Superar a lógica do “balaio comum” não é apenas uma decisão retórica, trata-se de um posicionamento político que abre caminhos ainda não explorados, porém extremamente necessários para o enfrentamento de generalizações que buscam criminalizar e nivelar por baixo todos os fazeres e saberes de organizações da sociedade civil.

Mas como escolher a identidade mais adequada? Sempre que levamos estas provocações para debates e formações mais complexas, essa pergunta vem à tona, visto que no país ainda existem uma infinidade de organizações caracterizadas por múltiplos fazeres. Tais entidades, por vezes, têm suas práticas Orientadas pela crença de que a cima de qualquer aprimoramento técnico na gestão ou na operação, devem estar valores sustentados pela caridade, amor ao próximo e o voluntarismo.
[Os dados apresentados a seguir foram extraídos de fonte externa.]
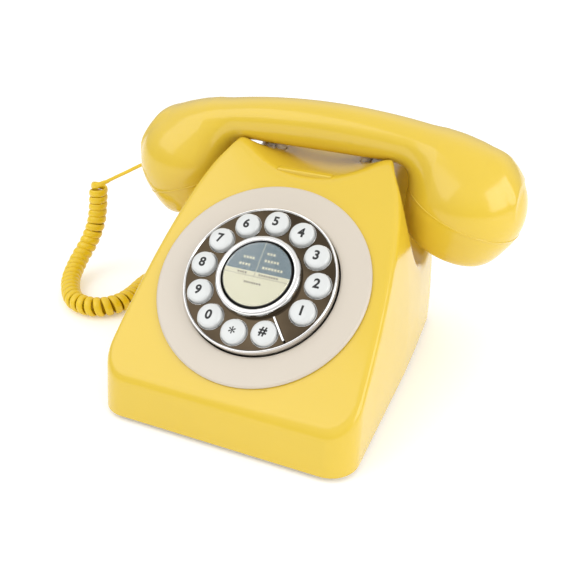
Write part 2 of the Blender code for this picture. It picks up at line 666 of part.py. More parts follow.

Outras tantas ainda não tem valores bem definidos e acabam orientando suas práticas por meio de uma espécie de conjunção resultante da média de distintas percepções de mundo de seus gestores e atores políticos.

Com um pouco de conversa, fica fácil mostrar para quem pergunta, o quanto é importante encontrar coletivamente argumentos que fundamentem a pactuação de uma resposta consistente. Afirmar “Somos do Terceiro Setor “por vezes é uma fuga inconsciente que visa protelar a decisão de se buscar por meio da reflexão compartilhada, a resposta acerca do que realmente é a entidade.
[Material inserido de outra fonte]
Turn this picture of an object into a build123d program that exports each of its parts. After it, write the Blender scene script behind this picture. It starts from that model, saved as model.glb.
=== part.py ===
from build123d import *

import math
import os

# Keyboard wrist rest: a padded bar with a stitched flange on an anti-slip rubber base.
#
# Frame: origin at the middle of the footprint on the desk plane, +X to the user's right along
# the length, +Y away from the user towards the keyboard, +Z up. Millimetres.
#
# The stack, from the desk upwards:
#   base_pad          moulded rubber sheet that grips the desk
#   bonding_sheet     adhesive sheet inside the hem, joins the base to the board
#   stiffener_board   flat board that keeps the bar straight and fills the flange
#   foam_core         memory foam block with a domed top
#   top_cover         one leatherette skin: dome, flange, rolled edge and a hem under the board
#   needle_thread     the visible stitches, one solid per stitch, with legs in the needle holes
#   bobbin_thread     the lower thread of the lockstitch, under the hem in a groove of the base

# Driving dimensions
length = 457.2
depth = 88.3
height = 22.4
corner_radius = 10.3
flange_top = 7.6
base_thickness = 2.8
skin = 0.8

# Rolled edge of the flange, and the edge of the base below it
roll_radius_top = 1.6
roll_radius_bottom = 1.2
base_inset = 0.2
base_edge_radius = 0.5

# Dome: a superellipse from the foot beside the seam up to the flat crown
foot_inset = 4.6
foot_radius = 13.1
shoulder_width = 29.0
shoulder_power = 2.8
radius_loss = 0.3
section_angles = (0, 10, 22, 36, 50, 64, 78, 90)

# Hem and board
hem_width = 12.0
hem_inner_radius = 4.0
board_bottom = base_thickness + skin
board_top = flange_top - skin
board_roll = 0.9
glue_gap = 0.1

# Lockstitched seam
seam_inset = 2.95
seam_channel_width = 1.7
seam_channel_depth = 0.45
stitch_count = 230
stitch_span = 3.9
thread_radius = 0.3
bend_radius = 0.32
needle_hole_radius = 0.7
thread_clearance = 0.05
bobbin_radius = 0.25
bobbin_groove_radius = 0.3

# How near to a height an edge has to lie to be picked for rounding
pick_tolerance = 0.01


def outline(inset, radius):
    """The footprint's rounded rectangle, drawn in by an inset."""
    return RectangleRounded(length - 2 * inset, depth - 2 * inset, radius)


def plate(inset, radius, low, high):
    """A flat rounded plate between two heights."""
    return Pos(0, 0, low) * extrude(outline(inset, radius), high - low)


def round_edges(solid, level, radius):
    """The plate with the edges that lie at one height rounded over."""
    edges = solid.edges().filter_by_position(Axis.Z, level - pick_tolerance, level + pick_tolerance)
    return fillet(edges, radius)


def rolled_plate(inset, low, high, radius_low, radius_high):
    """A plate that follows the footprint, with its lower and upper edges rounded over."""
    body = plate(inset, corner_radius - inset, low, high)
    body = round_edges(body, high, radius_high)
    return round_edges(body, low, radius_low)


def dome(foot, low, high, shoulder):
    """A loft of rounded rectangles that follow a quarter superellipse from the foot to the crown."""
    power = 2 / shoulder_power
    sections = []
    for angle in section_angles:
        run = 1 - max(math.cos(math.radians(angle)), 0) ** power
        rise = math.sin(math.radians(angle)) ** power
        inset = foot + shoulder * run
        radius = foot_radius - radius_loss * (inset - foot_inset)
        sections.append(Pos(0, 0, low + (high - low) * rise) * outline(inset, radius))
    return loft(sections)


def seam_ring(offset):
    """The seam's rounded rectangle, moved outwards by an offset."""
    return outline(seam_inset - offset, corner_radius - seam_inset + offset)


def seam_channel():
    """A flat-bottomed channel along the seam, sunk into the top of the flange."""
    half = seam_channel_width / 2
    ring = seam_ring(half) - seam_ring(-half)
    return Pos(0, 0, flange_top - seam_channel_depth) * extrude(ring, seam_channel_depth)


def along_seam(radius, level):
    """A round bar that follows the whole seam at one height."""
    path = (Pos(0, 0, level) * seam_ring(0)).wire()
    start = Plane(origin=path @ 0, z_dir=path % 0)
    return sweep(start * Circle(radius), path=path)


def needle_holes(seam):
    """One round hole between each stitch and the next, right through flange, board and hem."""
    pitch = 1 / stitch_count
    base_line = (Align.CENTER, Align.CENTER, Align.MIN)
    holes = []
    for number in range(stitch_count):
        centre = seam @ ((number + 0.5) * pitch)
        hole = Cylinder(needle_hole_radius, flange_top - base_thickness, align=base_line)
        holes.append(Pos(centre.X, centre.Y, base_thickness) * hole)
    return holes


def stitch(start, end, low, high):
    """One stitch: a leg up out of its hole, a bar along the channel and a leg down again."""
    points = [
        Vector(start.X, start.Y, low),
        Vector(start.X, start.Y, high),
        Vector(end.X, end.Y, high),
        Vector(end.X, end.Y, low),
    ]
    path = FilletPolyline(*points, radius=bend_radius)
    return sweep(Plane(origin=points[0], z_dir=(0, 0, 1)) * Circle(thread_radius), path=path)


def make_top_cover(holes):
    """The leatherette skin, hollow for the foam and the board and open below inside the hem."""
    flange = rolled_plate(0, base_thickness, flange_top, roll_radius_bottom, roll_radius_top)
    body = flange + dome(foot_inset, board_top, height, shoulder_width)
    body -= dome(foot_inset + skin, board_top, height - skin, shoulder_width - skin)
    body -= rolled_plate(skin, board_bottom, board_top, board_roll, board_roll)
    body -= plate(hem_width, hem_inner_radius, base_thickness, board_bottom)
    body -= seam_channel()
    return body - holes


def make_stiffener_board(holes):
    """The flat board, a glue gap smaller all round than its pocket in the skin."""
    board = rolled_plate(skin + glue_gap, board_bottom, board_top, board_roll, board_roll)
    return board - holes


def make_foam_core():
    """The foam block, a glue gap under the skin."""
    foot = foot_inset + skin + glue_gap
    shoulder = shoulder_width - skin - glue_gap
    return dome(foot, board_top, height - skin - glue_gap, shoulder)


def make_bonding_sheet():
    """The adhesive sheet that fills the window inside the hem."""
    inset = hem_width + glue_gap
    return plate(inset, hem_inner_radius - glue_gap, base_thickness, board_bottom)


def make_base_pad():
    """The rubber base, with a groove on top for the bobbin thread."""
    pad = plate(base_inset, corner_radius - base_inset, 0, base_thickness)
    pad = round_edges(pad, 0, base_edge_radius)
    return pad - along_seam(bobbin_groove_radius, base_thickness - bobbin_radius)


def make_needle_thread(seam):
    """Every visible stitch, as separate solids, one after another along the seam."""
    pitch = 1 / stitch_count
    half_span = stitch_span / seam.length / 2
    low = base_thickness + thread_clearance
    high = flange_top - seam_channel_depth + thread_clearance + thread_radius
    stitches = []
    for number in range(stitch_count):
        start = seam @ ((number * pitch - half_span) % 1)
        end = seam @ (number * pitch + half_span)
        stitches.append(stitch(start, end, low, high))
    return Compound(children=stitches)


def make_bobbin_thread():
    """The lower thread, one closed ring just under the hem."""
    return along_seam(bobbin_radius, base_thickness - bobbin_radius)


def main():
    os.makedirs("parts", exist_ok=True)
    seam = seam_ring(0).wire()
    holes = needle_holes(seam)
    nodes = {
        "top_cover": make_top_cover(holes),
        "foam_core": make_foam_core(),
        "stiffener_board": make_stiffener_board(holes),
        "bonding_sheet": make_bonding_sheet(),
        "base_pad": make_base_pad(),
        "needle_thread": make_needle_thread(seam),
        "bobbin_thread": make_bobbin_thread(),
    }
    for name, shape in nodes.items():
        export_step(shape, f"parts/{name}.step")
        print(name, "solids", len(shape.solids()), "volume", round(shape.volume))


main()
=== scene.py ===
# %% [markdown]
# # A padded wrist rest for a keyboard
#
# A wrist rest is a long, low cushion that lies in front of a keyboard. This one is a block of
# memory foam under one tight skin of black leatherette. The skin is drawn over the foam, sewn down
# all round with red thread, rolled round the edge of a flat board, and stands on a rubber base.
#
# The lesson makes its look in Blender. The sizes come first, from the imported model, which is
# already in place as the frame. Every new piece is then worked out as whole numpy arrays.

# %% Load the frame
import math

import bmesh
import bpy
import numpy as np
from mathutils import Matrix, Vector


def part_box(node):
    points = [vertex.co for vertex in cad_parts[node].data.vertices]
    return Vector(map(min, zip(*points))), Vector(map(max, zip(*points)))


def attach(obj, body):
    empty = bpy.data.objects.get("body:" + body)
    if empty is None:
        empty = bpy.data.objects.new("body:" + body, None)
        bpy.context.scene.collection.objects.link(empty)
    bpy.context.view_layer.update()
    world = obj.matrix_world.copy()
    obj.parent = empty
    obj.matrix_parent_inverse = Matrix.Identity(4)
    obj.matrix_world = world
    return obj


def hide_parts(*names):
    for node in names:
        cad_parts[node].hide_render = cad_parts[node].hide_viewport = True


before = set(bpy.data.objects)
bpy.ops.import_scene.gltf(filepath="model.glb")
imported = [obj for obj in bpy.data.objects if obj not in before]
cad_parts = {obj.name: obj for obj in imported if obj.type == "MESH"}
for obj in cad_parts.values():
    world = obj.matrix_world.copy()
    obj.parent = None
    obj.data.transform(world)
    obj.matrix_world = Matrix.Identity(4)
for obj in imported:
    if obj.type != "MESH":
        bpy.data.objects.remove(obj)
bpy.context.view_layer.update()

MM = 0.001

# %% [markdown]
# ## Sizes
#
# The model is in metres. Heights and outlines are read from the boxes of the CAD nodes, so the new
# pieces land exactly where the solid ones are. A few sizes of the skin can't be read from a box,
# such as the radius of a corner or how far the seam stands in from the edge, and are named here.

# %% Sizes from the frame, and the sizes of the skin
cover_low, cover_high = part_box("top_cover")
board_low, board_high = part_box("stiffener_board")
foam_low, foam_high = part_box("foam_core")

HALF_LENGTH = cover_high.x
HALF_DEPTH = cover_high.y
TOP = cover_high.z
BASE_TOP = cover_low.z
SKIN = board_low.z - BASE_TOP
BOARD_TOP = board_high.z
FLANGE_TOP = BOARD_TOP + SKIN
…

A definição em geral não é simples, visto que toda organização é feita de múltiplas forças, e sobrevive ao longo da história, graças a conciliação de distintos interesses e visões. A consciência de que se faz necessário respeitar o tempo histórico de cada entidade, é fundamental para que não sejam geradas polêmicas infrutíferas. Como já mostramos anteriormente existem alternativas identitárias, que não demandam uma definição pública do que se faz, porém desafiam a se pensar com maior profundidade de onde se faz.